Work instructions: Write out, word for word, the first line of the data below and every line after it through the one containing "x), n.times(y, y)))".
####################
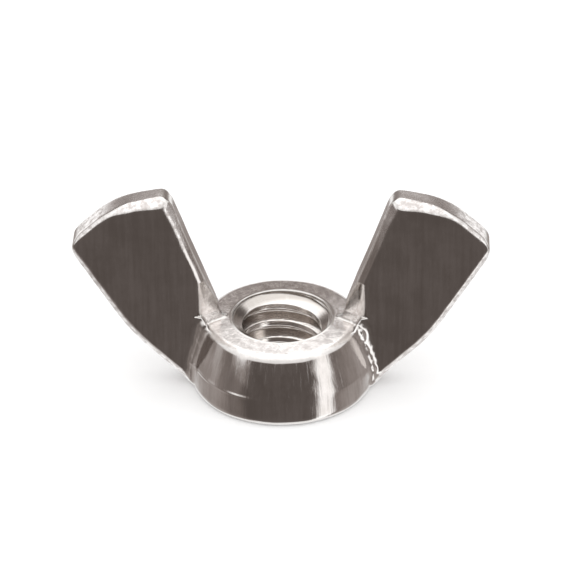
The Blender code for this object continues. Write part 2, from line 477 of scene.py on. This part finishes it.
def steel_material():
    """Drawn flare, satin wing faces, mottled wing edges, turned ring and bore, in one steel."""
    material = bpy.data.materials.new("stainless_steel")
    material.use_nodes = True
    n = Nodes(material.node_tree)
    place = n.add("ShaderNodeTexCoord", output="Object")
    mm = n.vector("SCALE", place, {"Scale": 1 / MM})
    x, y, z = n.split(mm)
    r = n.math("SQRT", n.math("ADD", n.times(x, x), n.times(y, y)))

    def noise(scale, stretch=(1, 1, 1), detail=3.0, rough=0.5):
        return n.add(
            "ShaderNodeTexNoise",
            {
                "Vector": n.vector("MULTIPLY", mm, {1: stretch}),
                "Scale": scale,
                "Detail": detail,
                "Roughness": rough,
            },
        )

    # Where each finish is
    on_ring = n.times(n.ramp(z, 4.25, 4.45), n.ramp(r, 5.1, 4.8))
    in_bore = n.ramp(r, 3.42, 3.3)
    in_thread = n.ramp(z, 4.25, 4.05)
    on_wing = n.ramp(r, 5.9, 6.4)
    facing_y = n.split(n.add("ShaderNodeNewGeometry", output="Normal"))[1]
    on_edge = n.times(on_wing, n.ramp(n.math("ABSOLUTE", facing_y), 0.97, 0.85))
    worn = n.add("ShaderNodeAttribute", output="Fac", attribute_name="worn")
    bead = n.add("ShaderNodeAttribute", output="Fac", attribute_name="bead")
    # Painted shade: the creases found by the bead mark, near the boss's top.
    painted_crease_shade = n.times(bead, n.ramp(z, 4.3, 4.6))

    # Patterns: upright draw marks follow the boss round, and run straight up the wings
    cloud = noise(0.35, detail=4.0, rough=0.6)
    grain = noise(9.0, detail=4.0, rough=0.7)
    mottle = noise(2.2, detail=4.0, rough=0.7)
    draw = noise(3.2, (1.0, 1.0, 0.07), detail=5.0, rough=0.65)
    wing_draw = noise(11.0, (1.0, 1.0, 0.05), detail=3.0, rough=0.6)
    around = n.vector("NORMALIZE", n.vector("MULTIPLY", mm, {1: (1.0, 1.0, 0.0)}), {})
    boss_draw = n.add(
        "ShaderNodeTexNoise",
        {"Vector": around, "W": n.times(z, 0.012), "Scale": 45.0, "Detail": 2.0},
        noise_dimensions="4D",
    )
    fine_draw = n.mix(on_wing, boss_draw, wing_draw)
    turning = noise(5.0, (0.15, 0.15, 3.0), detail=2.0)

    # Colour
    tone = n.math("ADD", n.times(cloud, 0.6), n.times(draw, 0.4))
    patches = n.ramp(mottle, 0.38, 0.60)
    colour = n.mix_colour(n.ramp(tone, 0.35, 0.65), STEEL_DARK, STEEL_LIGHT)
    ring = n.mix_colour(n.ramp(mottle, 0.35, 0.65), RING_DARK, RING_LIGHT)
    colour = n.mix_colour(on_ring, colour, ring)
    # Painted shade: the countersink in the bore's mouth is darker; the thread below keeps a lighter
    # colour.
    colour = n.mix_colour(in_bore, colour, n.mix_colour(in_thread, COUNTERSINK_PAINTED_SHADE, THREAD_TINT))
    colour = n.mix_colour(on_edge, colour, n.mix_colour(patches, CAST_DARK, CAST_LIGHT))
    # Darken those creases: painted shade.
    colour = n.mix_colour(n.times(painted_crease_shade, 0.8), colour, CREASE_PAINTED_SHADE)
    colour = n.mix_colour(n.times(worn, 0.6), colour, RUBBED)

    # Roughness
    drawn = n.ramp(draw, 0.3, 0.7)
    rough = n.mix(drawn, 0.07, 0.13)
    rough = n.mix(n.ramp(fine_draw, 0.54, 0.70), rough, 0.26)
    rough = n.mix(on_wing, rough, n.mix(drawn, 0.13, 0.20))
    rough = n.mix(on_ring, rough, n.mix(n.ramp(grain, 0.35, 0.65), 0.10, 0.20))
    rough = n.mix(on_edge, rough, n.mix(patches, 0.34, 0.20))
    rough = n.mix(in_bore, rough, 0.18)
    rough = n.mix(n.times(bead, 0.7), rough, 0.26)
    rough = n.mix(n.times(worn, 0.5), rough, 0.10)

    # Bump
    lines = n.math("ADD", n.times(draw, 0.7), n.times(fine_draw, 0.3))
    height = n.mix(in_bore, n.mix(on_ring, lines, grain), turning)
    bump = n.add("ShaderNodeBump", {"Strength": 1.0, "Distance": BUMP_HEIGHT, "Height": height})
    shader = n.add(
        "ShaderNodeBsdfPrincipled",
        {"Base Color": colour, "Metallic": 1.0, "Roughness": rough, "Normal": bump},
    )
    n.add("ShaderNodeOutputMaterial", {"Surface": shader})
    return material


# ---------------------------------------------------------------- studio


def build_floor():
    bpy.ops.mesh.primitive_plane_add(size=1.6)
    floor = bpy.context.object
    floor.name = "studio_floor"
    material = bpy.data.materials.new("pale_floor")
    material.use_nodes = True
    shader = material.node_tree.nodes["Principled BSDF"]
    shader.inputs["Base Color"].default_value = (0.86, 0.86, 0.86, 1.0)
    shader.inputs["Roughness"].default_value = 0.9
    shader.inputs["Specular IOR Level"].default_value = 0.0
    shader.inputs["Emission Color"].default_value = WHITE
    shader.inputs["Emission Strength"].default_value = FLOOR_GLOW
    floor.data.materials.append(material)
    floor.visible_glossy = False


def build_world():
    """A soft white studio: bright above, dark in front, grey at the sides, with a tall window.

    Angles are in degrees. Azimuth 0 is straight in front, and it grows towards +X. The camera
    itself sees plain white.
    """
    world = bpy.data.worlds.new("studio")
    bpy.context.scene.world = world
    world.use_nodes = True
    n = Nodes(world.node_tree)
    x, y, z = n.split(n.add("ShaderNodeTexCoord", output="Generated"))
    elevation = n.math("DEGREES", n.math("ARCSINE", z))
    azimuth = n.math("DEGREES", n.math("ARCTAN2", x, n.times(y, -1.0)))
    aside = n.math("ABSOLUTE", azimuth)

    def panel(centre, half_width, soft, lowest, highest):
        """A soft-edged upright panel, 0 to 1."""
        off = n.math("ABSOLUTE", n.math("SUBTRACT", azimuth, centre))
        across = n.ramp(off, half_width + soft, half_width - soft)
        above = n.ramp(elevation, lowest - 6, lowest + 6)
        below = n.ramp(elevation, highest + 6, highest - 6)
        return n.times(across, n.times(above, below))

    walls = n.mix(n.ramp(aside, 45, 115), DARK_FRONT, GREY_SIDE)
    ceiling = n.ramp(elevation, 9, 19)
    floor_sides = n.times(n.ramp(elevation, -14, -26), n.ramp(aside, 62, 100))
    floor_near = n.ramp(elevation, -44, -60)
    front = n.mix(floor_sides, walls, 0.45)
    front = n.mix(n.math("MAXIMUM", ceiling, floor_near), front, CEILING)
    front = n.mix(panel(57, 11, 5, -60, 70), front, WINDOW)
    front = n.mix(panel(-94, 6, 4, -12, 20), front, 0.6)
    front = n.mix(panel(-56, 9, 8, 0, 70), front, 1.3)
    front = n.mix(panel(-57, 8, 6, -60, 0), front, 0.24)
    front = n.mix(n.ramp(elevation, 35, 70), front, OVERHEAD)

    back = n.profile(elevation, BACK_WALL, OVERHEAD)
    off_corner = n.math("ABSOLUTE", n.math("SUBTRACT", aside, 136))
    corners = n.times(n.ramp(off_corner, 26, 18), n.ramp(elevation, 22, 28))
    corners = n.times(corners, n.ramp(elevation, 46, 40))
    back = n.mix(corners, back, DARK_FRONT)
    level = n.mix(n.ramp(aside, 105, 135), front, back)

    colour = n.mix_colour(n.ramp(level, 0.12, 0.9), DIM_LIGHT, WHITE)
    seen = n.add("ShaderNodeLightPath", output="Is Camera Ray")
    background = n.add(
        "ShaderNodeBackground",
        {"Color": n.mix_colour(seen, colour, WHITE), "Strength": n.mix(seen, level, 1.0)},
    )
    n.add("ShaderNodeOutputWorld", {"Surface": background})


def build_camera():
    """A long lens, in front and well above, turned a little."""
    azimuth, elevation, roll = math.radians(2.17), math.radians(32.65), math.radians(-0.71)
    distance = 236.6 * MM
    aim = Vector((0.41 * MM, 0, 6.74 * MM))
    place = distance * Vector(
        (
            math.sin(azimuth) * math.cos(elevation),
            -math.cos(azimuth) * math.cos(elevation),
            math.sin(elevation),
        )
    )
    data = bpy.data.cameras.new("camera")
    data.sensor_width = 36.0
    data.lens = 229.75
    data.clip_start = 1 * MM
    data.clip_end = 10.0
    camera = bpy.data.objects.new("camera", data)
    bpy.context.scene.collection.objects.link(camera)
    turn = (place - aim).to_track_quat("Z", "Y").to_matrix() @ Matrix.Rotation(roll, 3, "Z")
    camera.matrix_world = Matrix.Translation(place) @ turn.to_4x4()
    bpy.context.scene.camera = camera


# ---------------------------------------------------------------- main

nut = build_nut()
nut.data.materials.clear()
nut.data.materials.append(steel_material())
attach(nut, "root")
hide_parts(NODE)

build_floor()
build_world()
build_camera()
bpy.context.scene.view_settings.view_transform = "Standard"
####################
Complete answer:
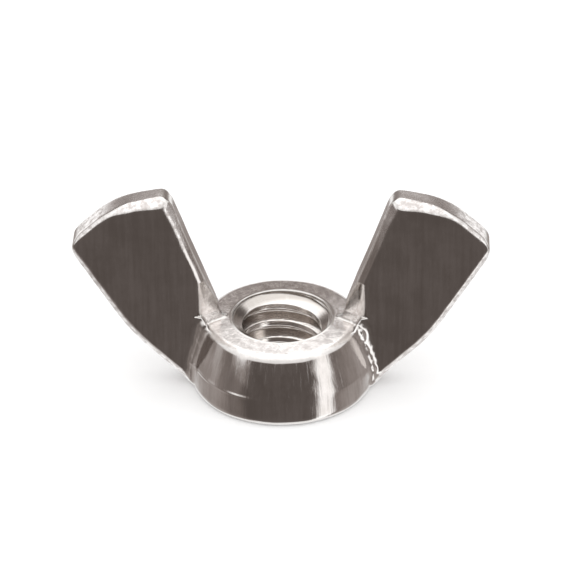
The Blender code for this object continues. Write part 2, from line 477 of scene.py on. This part finishes it.
def steel_material():
    """Drawn flare, satin wing faces, mottled wing edges, turned ring and bore, in one steel."""
    material = bpy.data.materials.new("stainless_steel")
    material.use_nodes = True
    n = Nodes(material.node_tree)
    place = n.add("ShaderNodeTexCoord", output="Object")
    mm = n.vector("SCALE", place, {"Scale": 1 / MM})
    x, y, z = n.split(mm)
    r = n.math("SQRT", n.math("ADD", n.times(x, x), n.times(y, y)))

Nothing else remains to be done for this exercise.